Sutcliffe made an emergency landing on D-Day's Omaha Beach to get his plane patched up and refueled in order to make it over the English channel. When he got back to the base, Sutcliffe found that his squadron mates thought he hadn't made it out.

"I went back to my barracks and there's two guys trying my clothes on."

Sutcliffe never shot down another plane, but he saw plenty of other action. He flew 80 combat missions in all during World War II.

After he left the Army, Sutcliffe went to college and then started his own insurance business.

The skies still call to George Sutcliffe, who is now a member of the Rhode Island Aviation Hall of Fame.
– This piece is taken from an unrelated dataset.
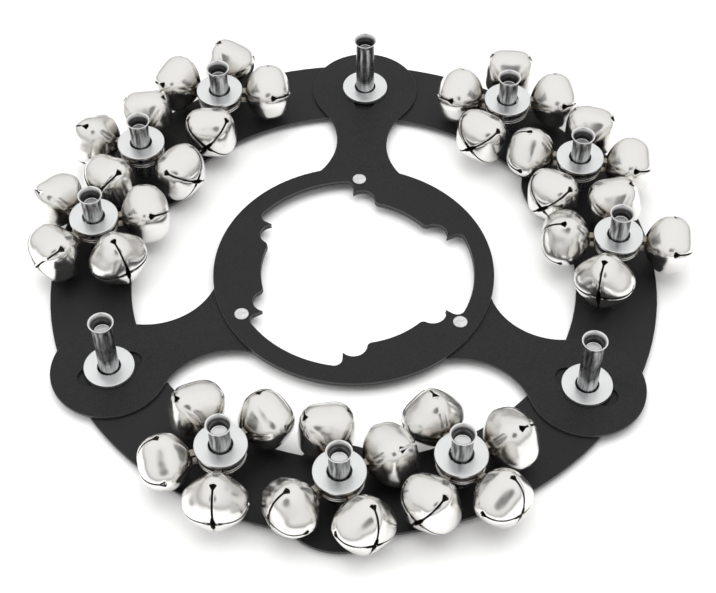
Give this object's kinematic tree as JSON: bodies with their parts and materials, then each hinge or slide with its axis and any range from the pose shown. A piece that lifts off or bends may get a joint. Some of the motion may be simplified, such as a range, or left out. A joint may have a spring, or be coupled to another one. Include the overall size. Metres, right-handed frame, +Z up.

Sutcliffe climbed into the cockpit of a restored P-51 fighter on that tarmac in Norwood — a plane similar to the "Thunderbolt" — took the stick, and flew to the next stop on plane's tour.

It was the second time he has flown that plane, and though at 86, with a little weaker eyesight and a bit slower reflexes, he still rolled that plane a couple of times over the field — this time just for show.